TV

Inside the True Story Behind Love & Death: What Really Happened

Inside the True Story Behind Love & Death: What Really Happened
Image credit: Legion-Media

Now on Netflix and surging into the Top 10, Love & Death hooks viewers with star power—and the unnerving truth that it's ripped from a real murder. We break down the true case behind the series.

If you just noticed Love & Death pop up on Netflix and rocket into the Top 10, there is a reason: it is a slick, unsettling true-crime story with a killer cast. And yes, the wildest part is that it actually happened. Here is what the show covers, what the real case looked like, and how it all ended.

The show you are binging

Love & Death started life as an HBO Max original from creator David E. Kelley and features a stacked lineup: Elizabeth Olsen, Jesse Plemons, Patrick Fugit, Krysten Ritter, and Lily Rabe. It premiered April 27, 2023 with three episodes right out of the gate, then rolled out new chapters weekly after that. Now that it has landed on Netflix too, it quickly climbed into the platform's Top 10.

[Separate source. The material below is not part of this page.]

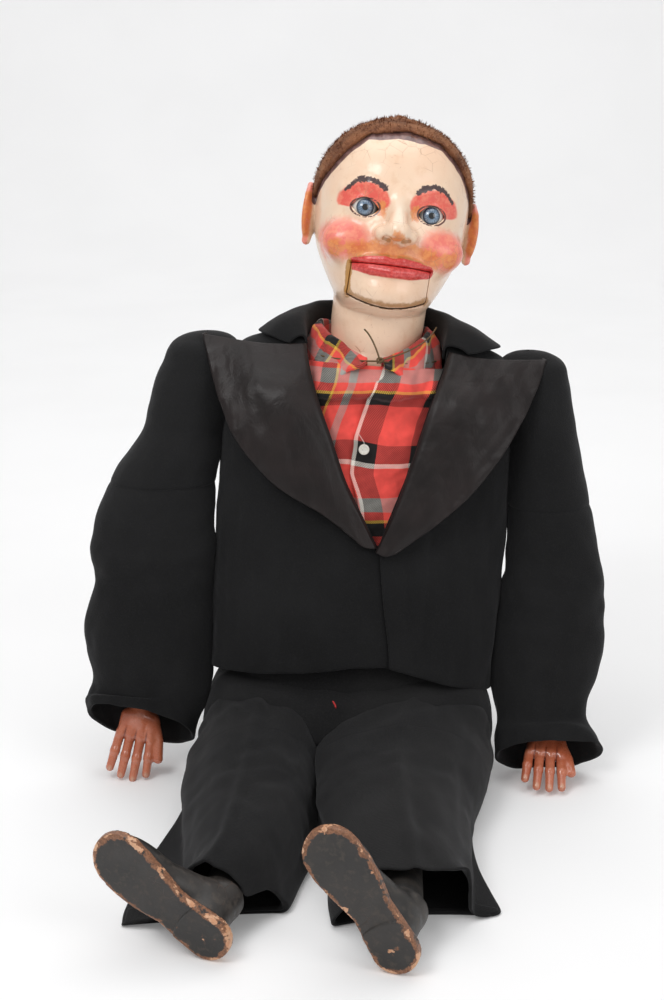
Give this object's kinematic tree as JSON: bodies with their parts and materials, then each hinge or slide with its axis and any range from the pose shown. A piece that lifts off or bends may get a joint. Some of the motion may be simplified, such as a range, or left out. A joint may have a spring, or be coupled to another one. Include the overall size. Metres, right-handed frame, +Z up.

On screen, Olsen plays Candy, a seemingly model suburban wife and mom who starts an affair with her neighbor, Allan Gore (Plemons). When Allan's wife, Betty (Rabe), turns up murdered in their home, Allan admits the affair to police, and Candy is suddenly in the crosshairs. What follows is the investigation and the trial that gripped Texas.

The real story behind it

The series pulls from the case of Candace Lynn Montgomery in Wylie, Texas. In 1980, Candy met Allan at their local church and the two began an affair. Then, on June 13, 1980, after a confrontation at the Gores' house, Betty was killed with an axe. The number that sticks with people: 41 blows. Allan was out of town that day and could not reach his wife, so he asked neighbors to check on her; they found the body.

  • June 13, 1980: During a violent confrontation at the Gore residence, Candy kills Betty with an axe - 41 strikes.
  • In the days after: The case explodes locally. The investigation moves fast, and Candy turns herself in at the Collin County Sheriff's Office on June 26, 1980.
  • Pre-trial: With support from her church community, Candy posts bail.
  • At trial: Candy pleads self-defense, saying Betty came at her first with the same axe after learning about the affair. A psychiatrist testifies that Candy dissociated into a trance-like state tied to earlier trauma.
  • Verdict: On October 29, 1980, the jury finds Candy not guilty.
  • Aftermath: Candy moves to Georgia and works as a mental health counselor.

Why this case sticks with people

It is not every day you hear about 41 axe blows and a not guilty verdict. The jury accepted self-defense, and the psychiatric testimony helped sell the idea that Candy lost control during the fight. However you feel about that, it explains why this story hits so hard onscreen: it is messy, human, and frankly shocking.

Where to watch

Love & Death is now streaming on HBO Max and Netflix.